[start]

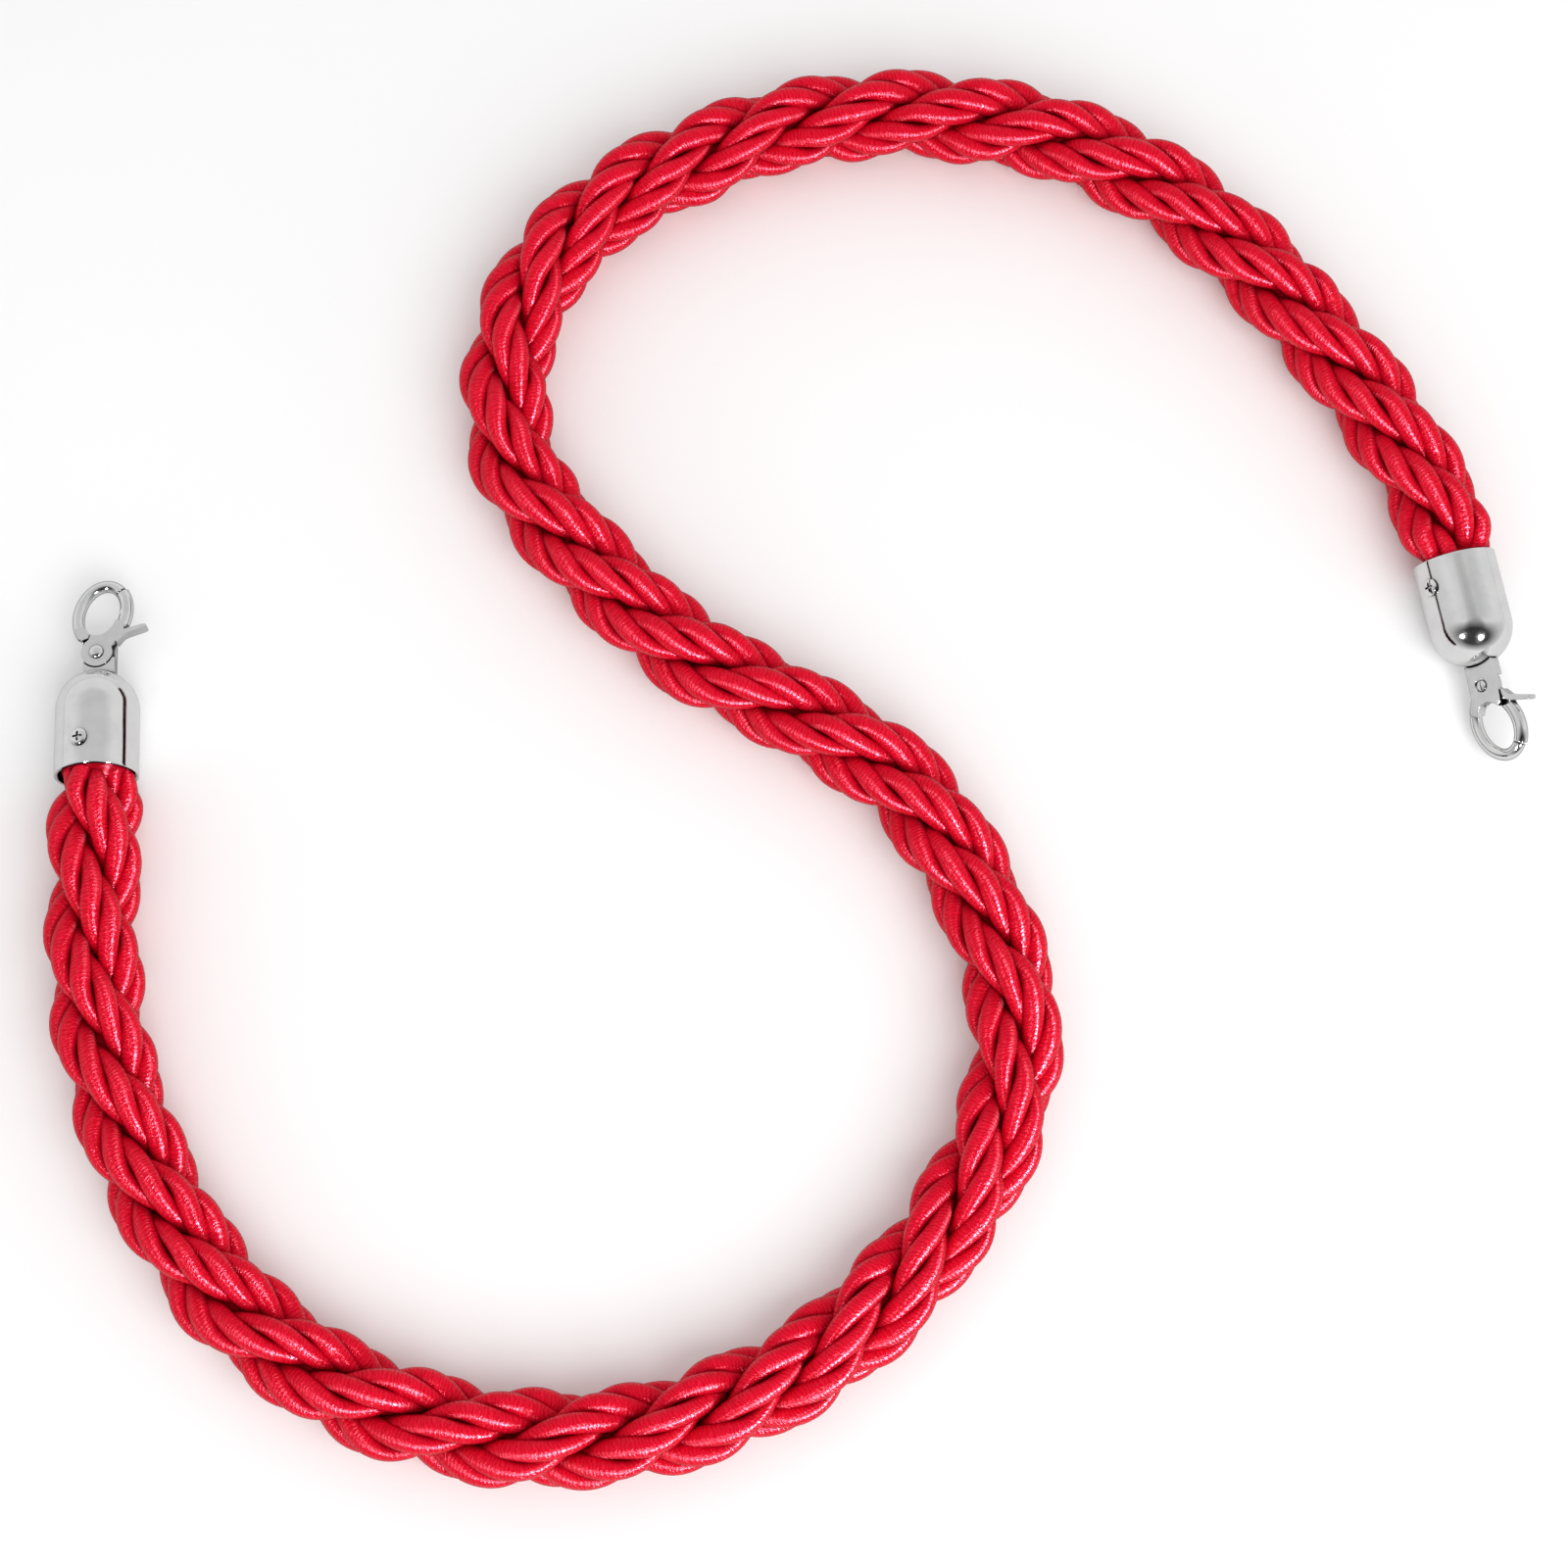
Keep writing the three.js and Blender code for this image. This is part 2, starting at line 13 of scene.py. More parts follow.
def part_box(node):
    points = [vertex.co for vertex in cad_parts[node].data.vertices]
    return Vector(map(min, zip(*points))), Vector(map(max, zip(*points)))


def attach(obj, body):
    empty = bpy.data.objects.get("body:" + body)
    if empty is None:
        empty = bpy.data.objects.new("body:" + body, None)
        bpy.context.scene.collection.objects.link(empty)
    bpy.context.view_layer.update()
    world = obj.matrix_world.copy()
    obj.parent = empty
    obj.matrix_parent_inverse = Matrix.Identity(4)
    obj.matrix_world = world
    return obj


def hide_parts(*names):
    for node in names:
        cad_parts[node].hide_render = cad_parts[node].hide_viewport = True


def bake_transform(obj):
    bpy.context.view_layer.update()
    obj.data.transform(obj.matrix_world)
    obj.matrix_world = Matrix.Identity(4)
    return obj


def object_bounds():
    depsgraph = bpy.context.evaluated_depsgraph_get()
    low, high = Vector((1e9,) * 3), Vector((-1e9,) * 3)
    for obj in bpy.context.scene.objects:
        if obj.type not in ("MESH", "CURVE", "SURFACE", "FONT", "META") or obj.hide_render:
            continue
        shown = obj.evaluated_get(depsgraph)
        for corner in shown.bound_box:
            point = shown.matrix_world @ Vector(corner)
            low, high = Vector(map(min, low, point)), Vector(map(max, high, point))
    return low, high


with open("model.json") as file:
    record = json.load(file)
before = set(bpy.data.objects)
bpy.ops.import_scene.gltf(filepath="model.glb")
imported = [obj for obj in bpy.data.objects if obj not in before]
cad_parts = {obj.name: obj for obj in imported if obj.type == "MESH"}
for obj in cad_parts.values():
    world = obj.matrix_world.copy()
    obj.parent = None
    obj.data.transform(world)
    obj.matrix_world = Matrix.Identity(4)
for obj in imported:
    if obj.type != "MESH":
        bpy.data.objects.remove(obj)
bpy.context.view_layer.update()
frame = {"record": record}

[end]

Output all of the material, please, exactly as it stands.

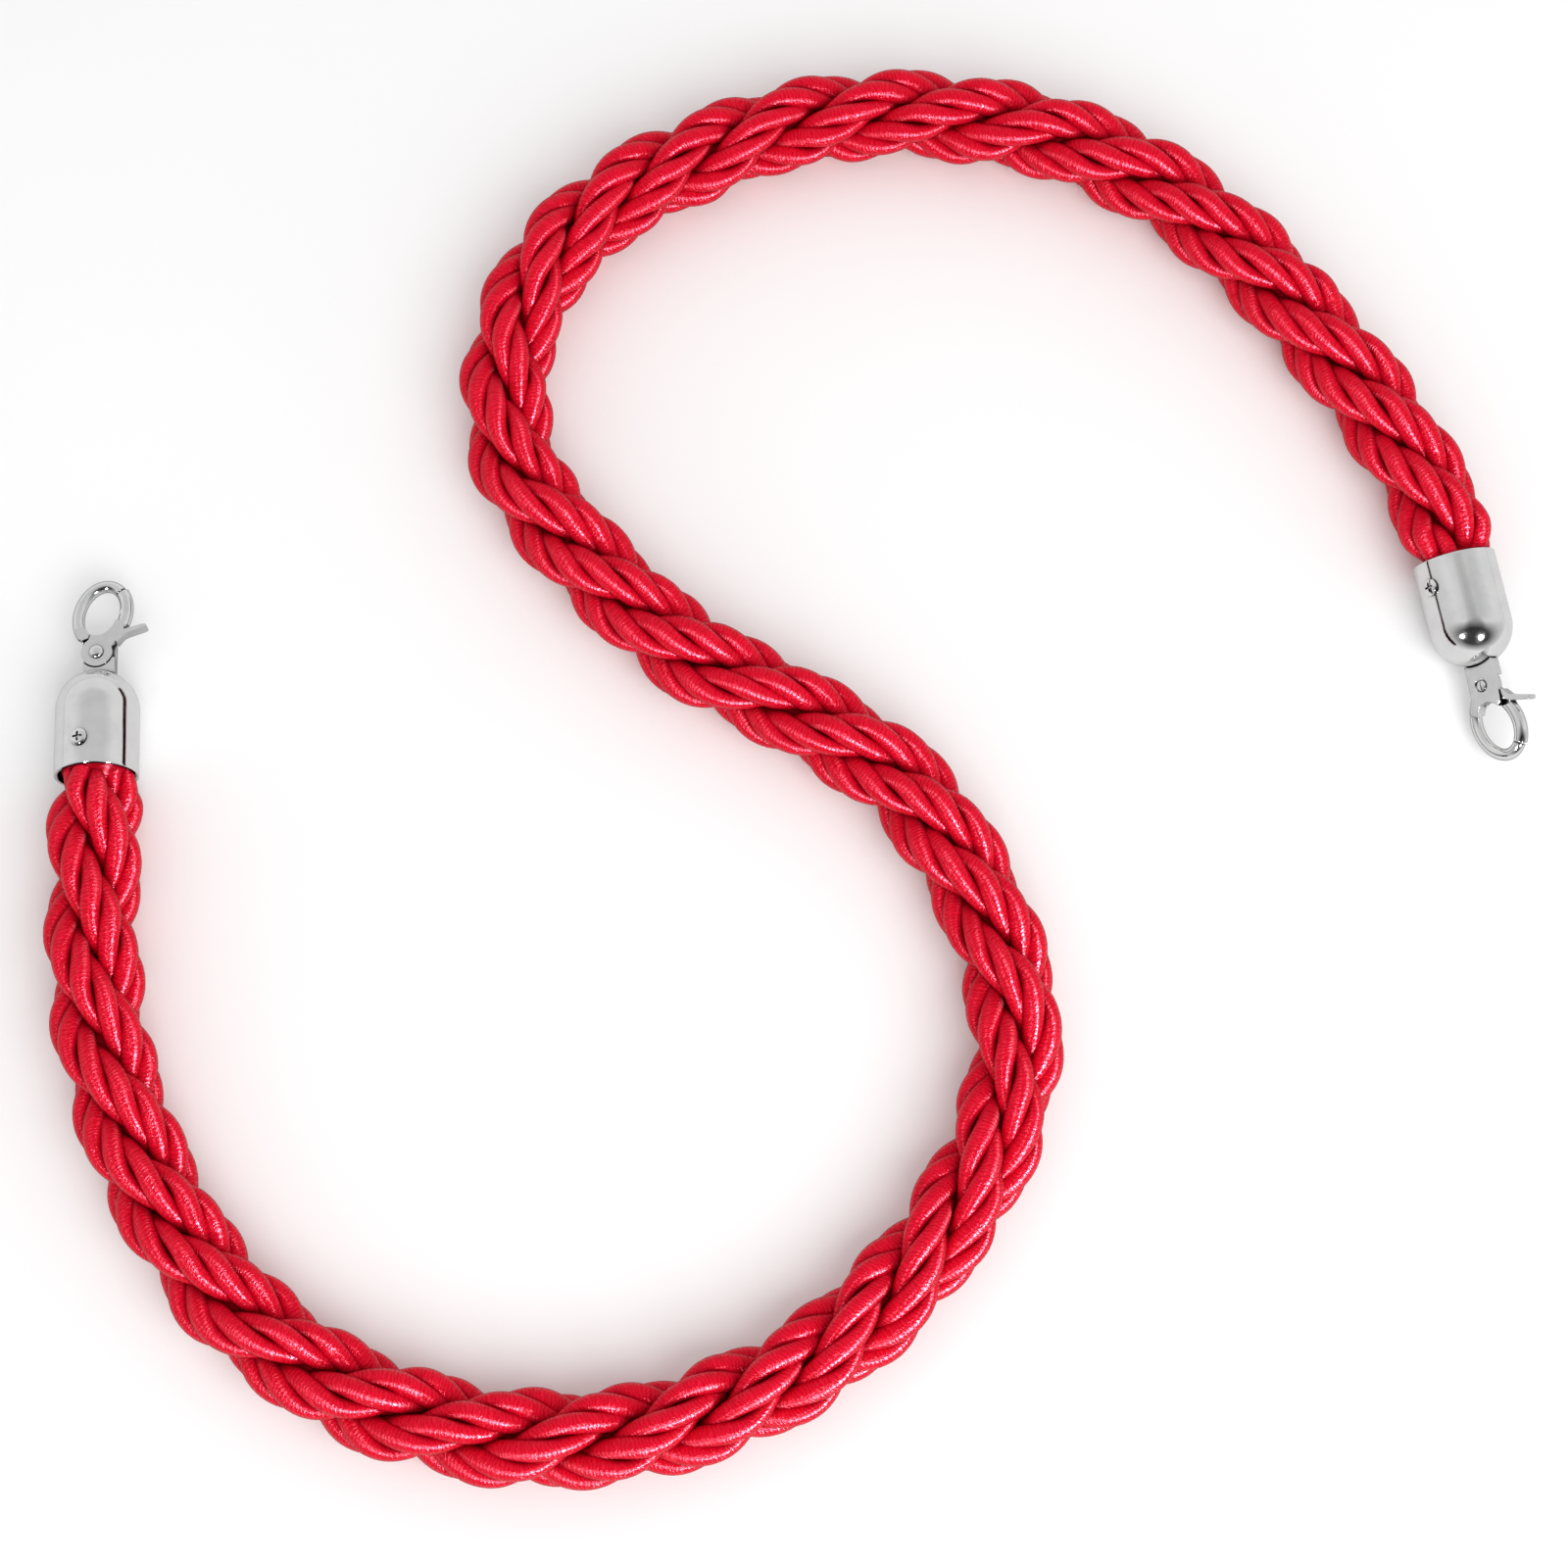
Keep writing the three.js and Blender code for this image. This is part 2, starting at line 13 of scene.py. More parts follow.
def part_box(node):
    points = [vertex.co for vertex in cad_parts[node].data.vertices]
    return Vector(map(min, zip(*points))), Vector(map(max, zip(*points)))


def attach(obj, body):
    empty = bpy.data.objects.get("body:" + body)
    if empty is None:
        empty = bpy.data.objects.new("body:" + body, None)
        bpy.context.scene.collection.objects.link(empty)
    bpy.context.view_layer.update()
    world = obj.matrix_world.copy()
    obj.parent = empty
    obj.matrix_parent_inverse = Matrix.Identity(4)
    obj.matrix_world = world
    return obj


def hide_parts(*names):
    for node in names:
        cad_parts[node].hide_render = cad_parts[node].hide_viewport = True


def bake_transform(obj):
    bpy.context.view_layer.update()
    obj.data.transform(obj.matrix_world)
    obj.matrix_world = Matrix.Identity(4)
    return obj


def object_bounds():
    depsgraph = bpy.context.evaluated_depsgraph_get()
    low, high = Vector((1e9,) * 3), Vector((-1e9,) * 3)
    for obj in bpy.context.scene.objects:
        if obj.type not in ("MESH", "CURVE", "SURFACE", "FONT", "META") or obj.hide_render:
            continue
        shown = obj.evaluated_get(depsgraph)
        for corner in shown.bound_box:
            point = shown.matrix_world @ Vector(corner)
            low, high = Vector(map(min, low, point)), Vector(map(max, high, point))
    return low, high


with open("model.json") as file:
    record = json.load(file)
before = set(bpy.data.objects)
bpy.ops.import_scene.gltf(filepath="model.glb")
imported = [obj for obj in bpy.data.objects if obj not in before]
cad_parts = {obj.name: obj for obj in imported if obj.type == "MESH"}
for obj in cad_parts.values():
    world = obj.matrix_world.copy()
    obj.parent = None
    obj.data.transform(world)
    obj.matrix_world = Matrix.Identity(4)
for obj in imported:
    if obj.type != "MESH":
        bpy.data.objects.remove(obj)
bpy.context.view_layer.update()
frame = {"record": record}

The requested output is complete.